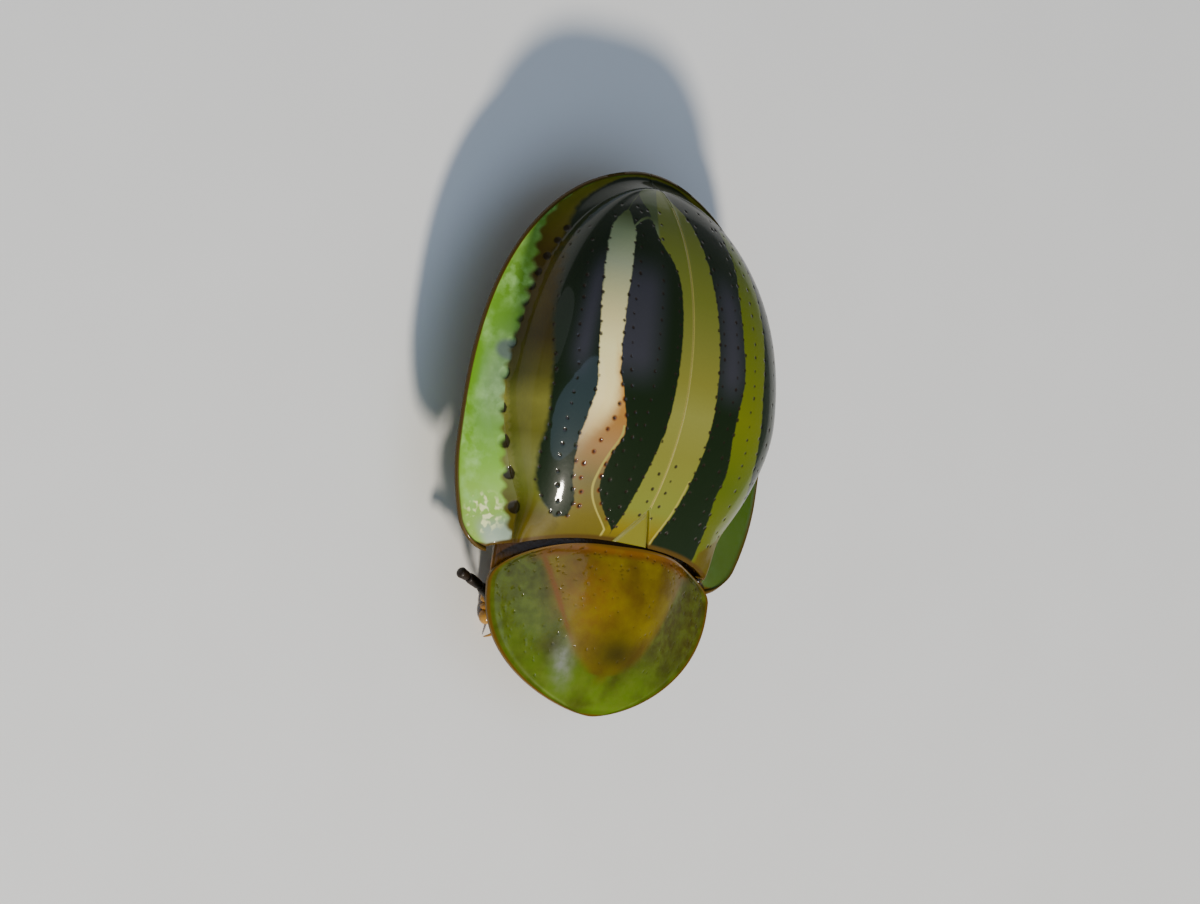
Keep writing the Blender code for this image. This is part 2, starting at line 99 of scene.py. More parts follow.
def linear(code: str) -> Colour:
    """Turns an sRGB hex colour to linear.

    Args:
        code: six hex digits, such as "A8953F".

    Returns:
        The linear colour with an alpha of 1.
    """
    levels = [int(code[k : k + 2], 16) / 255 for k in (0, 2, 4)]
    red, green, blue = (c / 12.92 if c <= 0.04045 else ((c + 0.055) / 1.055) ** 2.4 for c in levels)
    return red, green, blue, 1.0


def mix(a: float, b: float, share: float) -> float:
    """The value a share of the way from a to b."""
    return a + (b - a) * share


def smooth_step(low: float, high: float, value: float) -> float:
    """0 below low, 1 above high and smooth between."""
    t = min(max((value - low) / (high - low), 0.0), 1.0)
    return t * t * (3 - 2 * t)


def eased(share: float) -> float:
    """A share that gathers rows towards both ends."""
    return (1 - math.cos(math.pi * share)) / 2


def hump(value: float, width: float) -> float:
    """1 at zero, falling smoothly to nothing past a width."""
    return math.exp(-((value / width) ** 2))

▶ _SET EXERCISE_
Extract, word for word, each line of the listing above.

▶ _RESULT OF THE TASK_
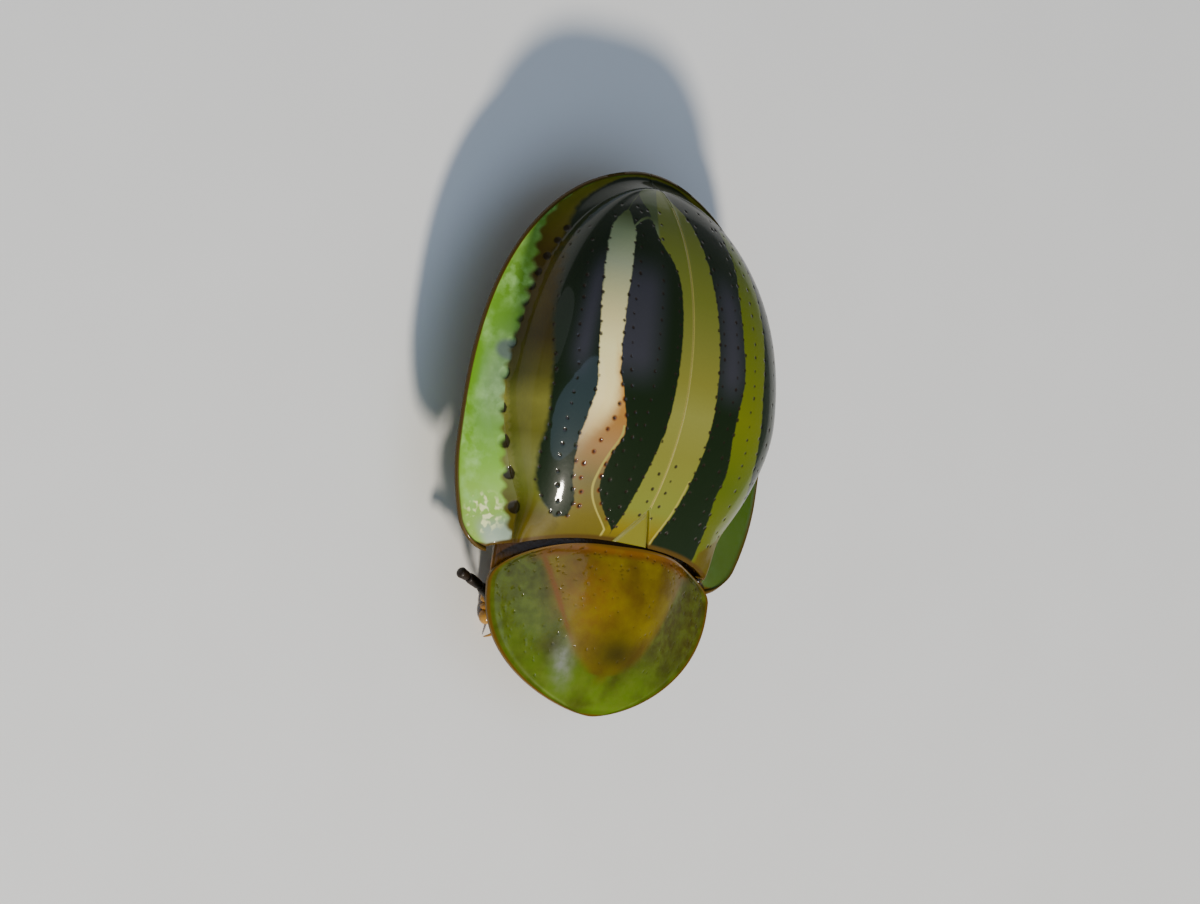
Keep writing the Blender code for this image. This is part 2, starting at line 99 of scene.py. More parts follow.
def linear(code: str) -> Colour:
    """Turns an sRGB hex colour to linear.

    Args:
        code: six hex digits, such as "A8953F".

    Returns:
        The linear colour with an alpha of 1.
    """
    levels = [int(code[k : k + 2], 16) / 255 for k in (0, 2, 4)]
    red, green, blue = (c / 12.92 if c <= 0.04045 else ((c + 0.055) / 1.055) ** 2.4 for c in levels)
    return red, green, blue, 1.0


def mix(a: float, b: float, share: float) -> float:
    """The value a share of the way from a to b."""
    return a + (b - a) * share


def smooth_step(low: float, high: float, value: float) -> float:
    """0 below low, 1 above high and smooth between."""
    t = min(max((value - low) / (high - low), 0.0), 1.0)
    return t * t * (3 - 2 * t)


def eased(share: float) -> float:
    """A share that gathers rows towards both ends."""
    return (1 - math.cos(math.pi * share)) / 2


def hump(value: float, width: float) -> float:
    """1 at zero, falling smoothly to nothing past a width."""
    return math.exp(-((value / width) ** 2))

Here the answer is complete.